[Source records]
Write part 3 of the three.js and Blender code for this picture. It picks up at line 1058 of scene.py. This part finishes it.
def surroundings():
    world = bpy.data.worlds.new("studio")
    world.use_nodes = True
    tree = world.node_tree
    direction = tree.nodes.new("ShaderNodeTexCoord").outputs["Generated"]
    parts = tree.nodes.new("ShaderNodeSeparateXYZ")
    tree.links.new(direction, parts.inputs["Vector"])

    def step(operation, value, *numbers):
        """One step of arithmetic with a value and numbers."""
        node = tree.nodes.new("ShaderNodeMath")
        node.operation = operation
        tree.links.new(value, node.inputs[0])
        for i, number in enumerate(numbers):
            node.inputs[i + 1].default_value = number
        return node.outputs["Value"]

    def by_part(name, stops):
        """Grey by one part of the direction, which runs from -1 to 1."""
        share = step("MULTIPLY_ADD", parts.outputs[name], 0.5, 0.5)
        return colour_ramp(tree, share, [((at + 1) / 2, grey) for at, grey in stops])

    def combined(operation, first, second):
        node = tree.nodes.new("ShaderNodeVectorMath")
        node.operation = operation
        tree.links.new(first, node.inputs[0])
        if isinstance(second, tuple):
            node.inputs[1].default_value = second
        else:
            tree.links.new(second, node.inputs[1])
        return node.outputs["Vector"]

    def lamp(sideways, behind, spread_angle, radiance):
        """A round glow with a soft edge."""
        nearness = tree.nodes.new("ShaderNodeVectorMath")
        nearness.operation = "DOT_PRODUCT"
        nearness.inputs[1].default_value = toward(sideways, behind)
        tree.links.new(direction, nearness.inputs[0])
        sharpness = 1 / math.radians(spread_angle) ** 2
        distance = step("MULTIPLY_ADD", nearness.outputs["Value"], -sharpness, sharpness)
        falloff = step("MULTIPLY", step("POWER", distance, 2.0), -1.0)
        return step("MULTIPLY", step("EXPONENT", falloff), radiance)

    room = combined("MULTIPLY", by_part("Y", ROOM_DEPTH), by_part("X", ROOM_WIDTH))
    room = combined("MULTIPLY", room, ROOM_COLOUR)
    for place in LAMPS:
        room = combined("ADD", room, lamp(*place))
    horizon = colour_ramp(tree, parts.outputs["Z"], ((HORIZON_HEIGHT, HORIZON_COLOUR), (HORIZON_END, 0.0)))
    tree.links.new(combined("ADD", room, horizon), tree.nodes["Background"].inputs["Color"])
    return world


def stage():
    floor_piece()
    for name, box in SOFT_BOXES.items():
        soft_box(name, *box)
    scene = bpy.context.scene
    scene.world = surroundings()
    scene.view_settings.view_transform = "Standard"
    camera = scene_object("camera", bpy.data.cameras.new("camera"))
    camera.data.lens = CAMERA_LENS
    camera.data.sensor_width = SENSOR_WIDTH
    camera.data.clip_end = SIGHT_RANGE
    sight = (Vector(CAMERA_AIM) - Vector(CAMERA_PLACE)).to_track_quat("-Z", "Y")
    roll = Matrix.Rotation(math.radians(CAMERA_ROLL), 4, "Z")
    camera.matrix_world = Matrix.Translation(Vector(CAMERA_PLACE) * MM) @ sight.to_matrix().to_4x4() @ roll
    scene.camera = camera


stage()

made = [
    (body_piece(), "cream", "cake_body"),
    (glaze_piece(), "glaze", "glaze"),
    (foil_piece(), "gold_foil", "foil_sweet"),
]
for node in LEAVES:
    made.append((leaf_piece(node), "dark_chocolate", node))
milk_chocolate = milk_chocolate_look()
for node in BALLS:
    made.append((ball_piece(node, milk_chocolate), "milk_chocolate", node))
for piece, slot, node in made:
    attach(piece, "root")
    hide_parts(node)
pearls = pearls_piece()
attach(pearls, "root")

---

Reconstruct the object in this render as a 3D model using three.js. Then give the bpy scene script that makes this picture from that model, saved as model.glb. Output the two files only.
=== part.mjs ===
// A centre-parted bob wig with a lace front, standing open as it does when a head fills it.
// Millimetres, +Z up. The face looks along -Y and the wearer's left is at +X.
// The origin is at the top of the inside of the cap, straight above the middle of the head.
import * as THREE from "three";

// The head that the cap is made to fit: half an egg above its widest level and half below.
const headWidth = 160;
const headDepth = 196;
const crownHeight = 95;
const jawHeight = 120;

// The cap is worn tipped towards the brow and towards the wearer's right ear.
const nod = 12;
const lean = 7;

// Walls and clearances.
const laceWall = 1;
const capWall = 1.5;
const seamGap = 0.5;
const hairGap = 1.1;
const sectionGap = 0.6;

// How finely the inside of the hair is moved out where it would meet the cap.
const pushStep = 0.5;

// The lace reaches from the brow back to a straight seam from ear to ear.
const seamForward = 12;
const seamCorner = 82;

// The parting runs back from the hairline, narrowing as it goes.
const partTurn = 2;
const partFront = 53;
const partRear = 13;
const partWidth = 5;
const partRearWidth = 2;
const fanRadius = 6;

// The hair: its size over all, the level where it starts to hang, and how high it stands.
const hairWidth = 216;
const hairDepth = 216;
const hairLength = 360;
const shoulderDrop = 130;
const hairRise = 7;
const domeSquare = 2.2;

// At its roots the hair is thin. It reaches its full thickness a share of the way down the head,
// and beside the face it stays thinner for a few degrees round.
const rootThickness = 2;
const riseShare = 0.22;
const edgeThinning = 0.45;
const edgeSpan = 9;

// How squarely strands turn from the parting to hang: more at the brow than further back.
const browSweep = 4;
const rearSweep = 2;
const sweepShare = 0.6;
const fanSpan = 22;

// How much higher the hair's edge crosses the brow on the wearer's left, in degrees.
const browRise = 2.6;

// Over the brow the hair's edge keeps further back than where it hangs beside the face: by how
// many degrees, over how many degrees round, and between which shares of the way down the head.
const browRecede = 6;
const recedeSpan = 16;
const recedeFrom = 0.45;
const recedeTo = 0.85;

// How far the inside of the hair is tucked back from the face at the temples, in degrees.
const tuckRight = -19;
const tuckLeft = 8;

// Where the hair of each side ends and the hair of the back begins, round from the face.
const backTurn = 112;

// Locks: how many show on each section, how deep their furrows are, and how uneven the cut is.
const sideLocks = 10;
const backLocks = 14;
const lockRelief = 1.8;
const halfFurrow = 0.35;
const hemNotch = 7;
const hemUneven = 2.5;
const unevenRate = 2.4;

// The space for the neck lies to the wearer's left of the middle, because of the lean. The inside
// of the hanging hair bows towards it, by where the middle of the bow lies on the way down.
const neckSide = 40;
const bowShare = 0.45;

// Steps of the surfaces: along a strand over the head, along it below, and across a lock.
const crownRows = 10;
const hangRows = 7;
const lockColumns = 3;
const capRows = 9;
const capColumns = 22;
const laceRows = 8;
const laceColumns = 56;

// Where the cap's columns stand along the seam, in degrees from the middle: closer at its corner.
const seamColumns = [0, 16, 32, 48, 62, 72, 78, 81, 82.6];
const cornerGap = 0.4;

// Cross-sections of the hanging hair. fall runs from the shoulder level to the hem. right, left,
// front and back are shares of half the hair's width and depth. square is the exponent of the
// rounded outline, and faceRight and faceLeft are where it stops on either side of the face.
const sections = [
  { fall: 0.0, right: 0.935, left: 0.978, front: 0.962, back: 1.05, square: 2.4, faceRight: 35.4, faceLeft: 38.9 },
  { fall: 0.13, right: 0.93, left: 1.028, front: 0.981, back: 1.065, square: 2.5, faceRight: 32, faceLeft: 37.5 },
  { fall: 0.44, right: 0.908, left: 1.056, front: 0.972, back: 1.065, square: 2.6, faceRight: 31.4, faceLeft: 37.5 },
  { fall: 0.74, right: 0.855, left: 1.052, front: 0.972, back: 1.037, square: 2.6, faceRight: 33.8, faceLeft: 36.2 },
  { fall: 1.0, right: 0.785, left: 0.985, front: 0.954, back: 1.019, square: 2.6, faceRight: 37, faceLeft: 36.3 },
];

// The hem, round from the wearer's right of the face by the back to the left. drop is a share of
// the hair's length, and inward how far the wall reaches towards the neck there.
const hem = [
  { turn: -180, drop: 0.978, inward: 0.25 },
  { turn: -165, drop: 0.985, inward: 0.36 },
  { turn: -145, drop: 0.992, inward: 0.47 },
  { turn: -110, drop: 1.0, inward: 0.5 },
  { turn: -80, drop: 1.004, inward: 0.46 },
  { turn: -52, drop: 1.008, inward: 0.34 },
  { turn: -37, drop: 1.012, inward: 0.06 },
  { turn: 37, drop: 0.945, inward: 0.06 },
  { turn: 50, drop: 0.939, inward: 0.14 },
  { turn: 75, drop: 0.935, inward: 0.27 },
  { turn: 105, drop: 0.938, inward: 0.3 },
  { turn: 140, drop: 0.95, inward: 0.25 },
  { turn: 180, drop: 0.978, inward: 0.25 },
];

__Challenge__
Using the data above, extract exactly the lines from the one that holds "Reconstruct the object" to the one that holds "const fanRadius = 6;", both ends included, and no others.

__Response to the task__
Reconstruct the object in this render as a 3D model using three.js. Then give the bpy scene script that makes this picture from that model, saved as model.glb. Output the two files only.
=== part.mjs ===
// A centre-parted bob wig with a lace front, standing open as it does when a head fills it.
// Millimetres, +Z up. The face looks along -Y and the wearer's left is at +X.
// The origin is at the top of the inside of the cap, straight above the middle of the head.
import * as THREE from "three";

// The head that the cap is made to fit: half an egg above its widest level and half below.
const headWidth = 160;
const headDepth = 196;
const crownHeight = 95;
const jawHeight = 120;

// The cap is worn tipped towards the brow and towards the wearer's right ear.
const nod = 12;
const lean = 7;

// Walls and clearances.
const laceWall = 1;
const capWall = 1.5;
const seamGap = 0.5;
const hairGap = 1.1;
const sectionGap = 0.6;

// How finely the inside of the hair is moved out where it would meet the cap.
const pushStep = 0.5;

// The lace reaches from the brow back to a straight seam from ear to ear.
const seamForward = 12;
const seamCorner = 82;

// The parting runs back from the hairline, narrowing as it goes.
const partTurn = 2;
const partFront = 53;
const partRear = 13;
const partWidth = 5;
const partRearWidth = 2;
const fanRadius = 6;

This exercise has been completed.